#### Task brief
Find each line with "type" and copy it.

[Start]

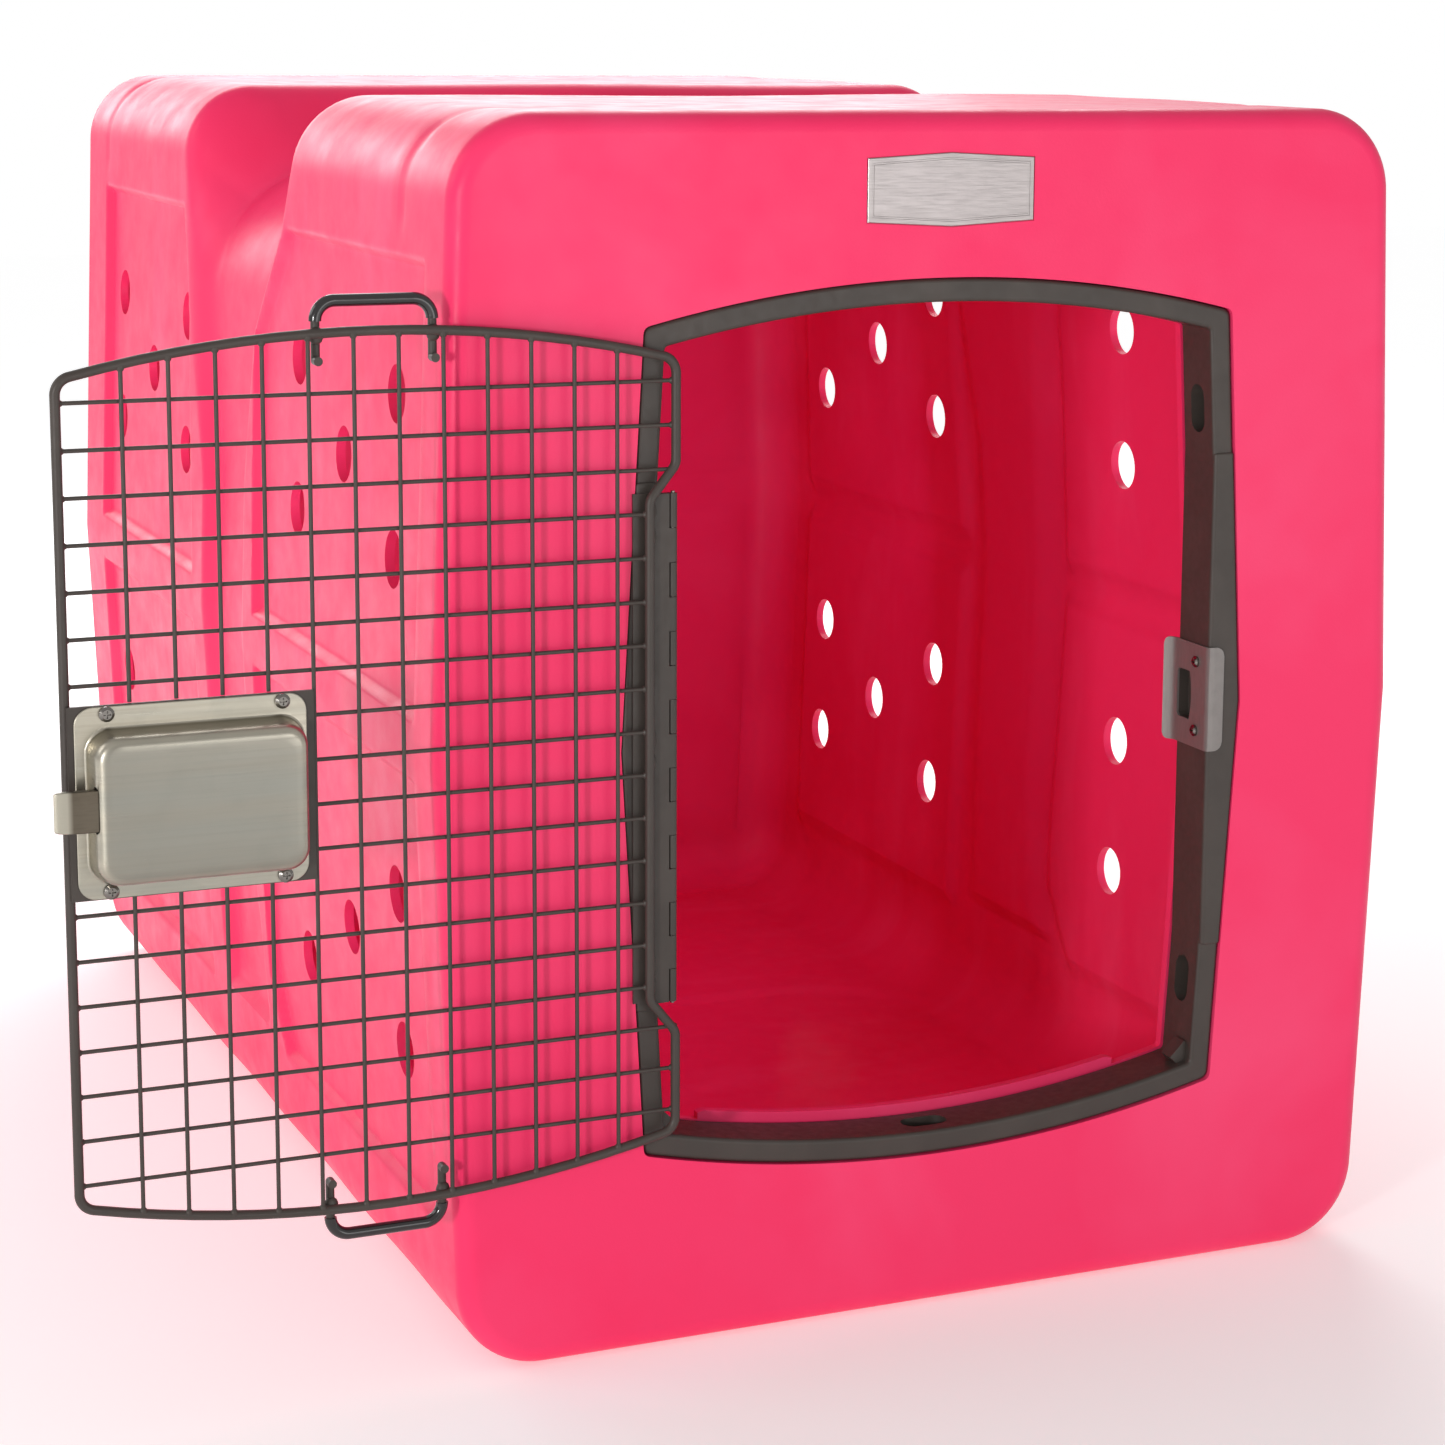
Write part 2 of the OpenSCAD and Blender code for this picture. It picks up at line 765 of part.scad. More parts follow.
// Pressed tray on the outside of the door, recessed inwards, which carries the paddle and the lock
module paddle_tray() {
    flange_w0 = plate_w0 - sheet_t;
    color(steel) from_front() on_door() difference() {
        union() {
            through_door(flange_w0, plate_w0) latch_rect(cover_w - 1, cover_h, 10);
            through_door(flange_w0, tray_back) latch_rect(tray_u, tray_h, 8);
            paddle_ears();
        }
        through_door(flange_w0 - 1, tray_back - sheet_t) difference() {
            latch_rect(tray_u - 2 * sheet_t, tray_h - 2 * sheet_t, 7);
            ear_keep_out();
        }
        translate([pivot_u - 12, tray_back - 3, latch_z - 6]) cube([17, 6, 12]);
        translate([pivot_u, pivot_w, latch_z - 50]) cylinder(r = pin_hole_r + 0.35, h = 100);
        translate([lock_u, tray_back - 5, lock_z]) rotate([-90, 0, 0]) cylinder(r = lock_r + 0.05, h = 10);
        latch_screw_holes(2.3);
    }
}

module ear_keep_out() {
    for (s = [-1, 1]) {
        translate([pivot_u - 5, latch_z + s * (paddle_h / 2 + 2) - 1]) square([10, 2]);
    }
}

module paddle_ears() {
    for (s = [-1, 1]) {
        translate([pivot_u - 5, pivot_w - 5, latch_z + s * (paddle_h / 2 + 2) - 1]) cube([10, tray_back - pivot_w + 4, 2]);
    }
}

// Paddle that is pulled outwards at its far edge; its lever reaches in through the tray to the bolt
module paddle() {
    eye_r = 3.4;
    lever_r = 2;
    color(black) from_front() on_door() difference() {
        union() {
            through_door(paddle_face_w, paddle_face_w + paddle_t)
                rounded_block(paddle_far_u, pivot_u + 3, latch_z - paddle_h / 2, latch_z + paddle_h / 2, 5);
            translate([pivot_u - eye_r, paddle_face_w, latch_z - 27]) cube([2 * eye_r, pivot_w - paddle_face_w, 8]);
            translate([pivot_u - eye_r, paddle_face_w, latch_z + 19]) cube([2 * eye_r, pivot_w - paddle_face_w, 8]);
            translate([pivot_u, pivot_w, latch_z - 27]) cylinder(r = eye_r, h = 54);
            translate([pivot_u - lever_r, pivot_w, latch_z - 4]) cube([2 * lever_r, lever_l, 8]);
        }
        translate([pivot_u, pivot_w, latch_z - 40]) cylinder(r = pin_hole_r + 0.35, h = 80);
    }
}

module paddle_pin() {
    color(steel) from_front() on_door() translate([pivot_u, pivot_w, latch_z - paddle_h / 2 - 4]) cylinder(r = pin_hole_r + 0.3, h = paddle_h + 8);
}

// Torsion spring on the paddle's pin, drawn as its coil envelope
module paddle_spring() {
    color(steel) from_front() on_door() translate([pivot_u, pivot_w, latch_z + 27.5]) difference() {
        cylinder(r = 2.9, h = 3.8);
        translate([0, 0, -1]) cylinder(r = 1.8, h = 6);
    }
}

// Sprung bolt with a bevelled nose; the paddle's lever sits in its window
module latch_bolt() {
    color(steel) from_front() on_door() difference() {
        translate([0, 0, latch_z - bolt_h / 2]) linear_extrude(bolt_h) polygon([
            [bolt_tail_u, bolt_w0], [bolt_tip_u - 6, bolt_w0], [bolt_tip_u, bolt_w0 - 0.2 + bolt_t * 0.7],
            [bolt_tip_u, bolt_w0 + bolt_t], [bolt_tail_u, bolt_w0 + bolt_t]
        ]);
        translate([pivot_u - 5, bolt_w0 - 1, latch_z - 5]) cube([11, bolt_t + 2, 10]);
    }
}

// Compression spring behind the bolt's tail
module bolt_spring() {
    coil_r = 3.6;
    turns = 7;
    start_u = latch_u - box_u / 2 + 5.2;
    pitch = (bolt_tail_u - start_u) / turns;
    color(steel) from_front() on_door() for (i = [0:turns - 1]) {
        translate([start_u + (i + 0.5) * pitch, bolt_w0 + bolt_t / 2, latch_z]) rotate([0, 90, 0])
            rotate_extrude() translate([coil_r, 0]) circle(r = 0.6);
    }
}

// Lock cylinder: a barrel through the tray, its nut behind, and the plug that the key turns
module lock_barrel() {
    color(steel) from_front() on_door() translate([lock_u, lock_w0, lock_z]) rotate([-90, 0, 0]) difference() {
        union() {
            cylinder(r = lock_r + 1.6, h = bezel_t);
            cylinder(r = lock_r, h = barrel_l);
        }
        translate([0, 0, -1]) cylinder(r = plug_r + 0.05, h = 20);
    }
}

module lock_nut() {
    color(steel) from_front() on_door() translate([lock_u, tray_back + 0.1, lock_z]) rotate([-90, 0, 0]) difference() {
        cylinder(r = lock_r + 2.6, h = 2.5, $fn = 6);
        translate([0, 0, -1]) cylinder(r = lock_r + 0.05, h = 5);
    }
}

module lock_plug() {
    color(steel) from_front() on_door() translate([lock_u, lock_w0 - 0.2, lock_z]) rotate([-90, 0, 0]) difference() {
        union() {
            cylinder(r = plug_r, h = barrel_l + 0.4);
            translate([-2, -plug_r - 3, barrel_l + 0.4]) cube([4, 2 * plug_r + 3, 1.5]);
        }
        translate([-0.6, -2.6, -1]) cube([1.2, 5.2, 7]);
    }
}

body_shell();
name_plate();
frame_upper_tube();
frame_lower_tube();
frame_sleeve_left();
frame_sleeve_right();
frame_corner_pads();
frame_screws();
strike_plate();
strike_screws();
hinge_frame_leaf();
hinge_pin();
hinge_door_leaf();
door_rim();
mesh_vertical_wires();
mesh_horizontal_wires();
stop_loop_top();
stop_loop_bottom();
loop_sleeve_top();
loop_sleeve_bottom();
latch_back_plate();
latch_cover();
cover_screws();
paddle_tray();
lock_barrel();
lock_nut();
paddle();
paddle_pin();
paddle_spring();
latch_bolt();
bolt_spring();
lock_plug();
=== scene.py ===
import math
import random

import bmesh
import bpy
import numpy as np
from mathutils import Matrix, Vector


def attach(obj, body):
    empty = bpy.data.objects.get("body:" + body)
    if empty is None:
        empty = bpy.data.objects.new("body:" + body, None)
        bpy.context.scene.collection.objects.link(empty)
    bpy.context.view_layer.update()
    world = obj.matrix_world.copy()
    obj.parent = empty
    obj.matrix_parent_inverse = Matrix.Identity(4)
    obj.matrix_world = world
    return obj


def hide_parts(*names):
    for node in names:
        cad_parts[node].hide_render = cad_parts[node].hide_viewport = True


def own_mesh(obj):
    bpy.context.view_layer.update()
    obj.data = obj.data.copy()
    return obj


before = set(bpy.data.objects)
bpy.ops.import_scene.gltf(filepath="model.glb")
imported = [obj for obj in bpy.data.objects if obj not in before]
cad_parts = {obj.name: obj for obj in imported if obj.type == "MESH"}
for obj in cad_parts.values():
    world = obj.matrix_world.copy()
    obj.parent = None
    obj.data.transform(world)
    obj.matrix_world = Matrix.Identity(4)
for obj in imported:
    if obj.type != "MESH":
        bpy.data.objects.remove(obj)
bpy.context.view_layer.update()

MM = 0.001
# shapes are drawn in millimetres with Y counted from the shell's front, 490 mm before the frame's origin
FRONT_SHIFT = np.array([0.0, -490.0, 0.0])
X, Y, Z = range(3)
# how far a cutter reaches past what it cuts
CLEAR = 9.0

# ---- the shell: HALF_MID and HALF_END are half its width at mid height and at top and bottom ----
HALF_MID = 318.0
HALF_END = 306.0
BODY_H = 734.0
BODY_L = 980.0
MID_Z = BODY_H / 2
MIDDLE = np.array([0.0, MID_Z])
WALL = 6.0
CORNER_R = 52.0
EDGE_R = 12.0
INNER_BACK_R = 34.0
VENT_R = 17.5
VENT_DY = 109.0
VENT_DZ = 49.0
VENT_ROWS = (MID_Z - 151.0, MID_Z + 151.0)
VENT_COLUMNS = (222.0, 752.0)
VENT_FIVE = ((0, 0), (-1, -1), (-1, 1), (1, -1), (1, 1))
VENT_REACH = 400.0

# ---- sunk areas of the shell: outlines in Y and Z on its sides, in X and Z on its back ----
WAIST_SIDE = 9.0
WAIST_TOP = 55.0
WAIST_TOP_R = 95.0
WAIST_FOOT = 90.0
WAIST_RAMP = 16
WAIST_RAMP_MORE = 32
WAIST_WIDENS_Z = 450
WAIST_WIDENS_RUN = 140
WAIST = [
    (362, 784), (362, 690), (378, 655), (446, 580), (455, 460), (455, 190), (440, 90), (545, 90),
    (553, 190), (560, 460), (590, 580), (606, 655), (612, 690), (612, 784),
]
PANEL_DEPTH = 6.0
PANEL_RAMP = 7.0
PANELS = [
    [(48, 387), (418, 387), (424, 573), (348, 647), (48, 647)],
    [(48, 84), (385, 84), (422, 135), (424, 186), (418, 347), (48, 347)],
    [(600, 387), (902, 387), (902, 647), (640, 647), (618, 573)],
    [(600, 347), (598, 84), (902, 84), (902, 347)],
]
BACK_PANEL_DEPTH = 5.0
BACK_PANEL_RAMP = 14.0
BACK_PANELS = [
    [(-262, 62), (262, 62), (262, 350), (-262, 350)],
    [(-262, 395), (262, 395), (240, 672), (-240, 672)],
]
CREASE_Y = (93.0, 900.0)
CREASE_DEPTH = 1.5
CREASE_HALF_W = 8.0
WAVE_HEIGHT = 0.42
WELL_X = 268.0
WELL_Y = 640.0
WELL_R = 125.0
WELL_DEPTH = 3.0
WELL_RAMP = 14

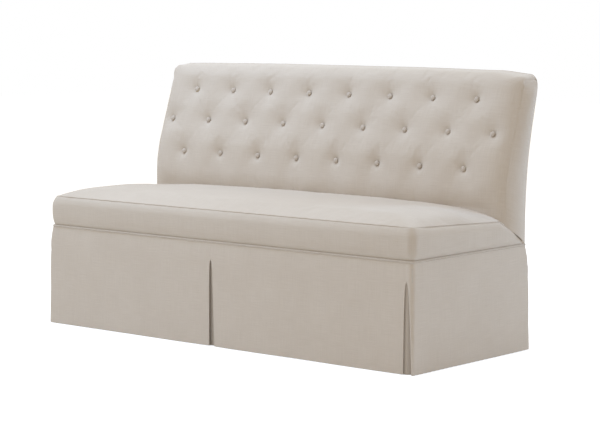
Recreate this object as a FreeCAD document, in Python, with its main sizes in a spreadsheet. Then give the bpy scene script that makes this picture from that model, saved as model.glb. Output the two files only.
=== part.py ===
import FreeCAD, Part
import math
import os
import Sketcher
from FreeCAD import Vector

# Skirted banquette bench: a hardwood frame on six hidden legs, a sprung and padded seat,
# a raked back with 25 covered buttons in a diamond layout, and a tailored kick-pleat skirt.
# Frame: X along the bench, -Y towards the sitter, +Z up; the origin is on the floor, under
# the middle of the bench's own box.

doc = FreeCAD.newDocument("banquette")

# Driving sizes in millimetres, angles in degrees
DRIVING = [
    ("bench_width", "1700"),
    ("bench_height", "965"),
    ("back_base_depth", "138.6"),
    ("rear_lean_run", "82.4"),
    ("rear_bend_rise", "54"),
    ("top_flat_depth", "53.8"),
    ("skirt_flare", "12"),
    ("skirt_shoulder_flare", "7"),
    ("hem_clearance", "6"),
    ("welt_radius", "3.5"),
    ("skirt_cloth", "1.6"),
    ("cover_thickness", "4"),
    ("soft_gap", "0.3"),
    ("seat_depth", "495"),
    ("seat_seam_height", "470"),
    ("seat_seam_drop", "16"),
    ("seat_crown_rise", "35"),
    ("boxing_height", "104"),
    ("seat_roll_depth", "46"),
    ("seat_end_roll", "60"),
    ("seat_slope_lead", "38"),
    ("seat_slope_radius", "495"),
    ("seat_slope_foot", "10"),
    ("back_bend_rise", "25"),
    ("top_roll_radius", "68"),
    ("end_roll_radius", "60"),
    ("quilt_depth", "22"),
    ("back_foam_thickness", "44"),
    ("top_foam_thickness", "9"),
    ("burlap_thickness", "1.2"),
    ("webbing_thickness", "1.8"),
    ("webbing_width", "60"),
    ("outside_back_thickness", "5"),
    ("button_radius", "11"),
    ("button_crown", "4"),
    ("button_edge", "3"),
    ("button_spacing", "189.4"),
    ("tuft_radius", "46"),
    ("tuft_depth", "15"),
    ("tie_width", "2.4"),
    ("toggle_length", "20"),
    ("toggle_width", "6"),
    ("toggle_thickness", "3"),
    ("rail_thickness", "32"),
    ("rail_height", "120"),
    ("rail_over_welt", "24"),
    ("cross_rail_height", "76"),
    ("bottom_rail_height", "32"),
    ("top_rail_height", "60"),
    ("post_thickness", "32"),
    ("pull_through_gap", "22"),
    ("block_leg", "90"),
    ("block_height", "45"),
    ("block_nose", "22"),
    ("leg_size", "52"),
    ("leg_foot_size", "40"),
    ("leg_inset", "3"),
    ("glide_radius", "13"),
    ("glide_height", "8"),
    ("leg_plate_thickness", "2.5"),
    ("spring_pitch", "56"),
    ("spring_half_width", "24"),
    ("spring_wire", "3.8"),
    ("spring_arch", "16"),
    ("spring_spacing", "200"),
    ("clip_width", "18"),
    ("clip_length", "26"),
    ("clip_thickness", "1.6"),
    ("pleat_return", "42"),
    ("pleat_stitch_drop", "66"),
    ("centre_pleat_opening", "11"),
    ("corner_pleat_opening", "35"),
    ("pleat_closed_gap", "0.5"),
    ("insert_width", "150"),
    ("strip_height", "16"),
    ("dust_cover_thickness", "1"),
    ("cut_overrun", "5"),
]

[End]

#### Answer to this problem
cad_parts = {obj.name: obj for obj in imported if obj.type == "MESH"}
    if obj.type != "MESH":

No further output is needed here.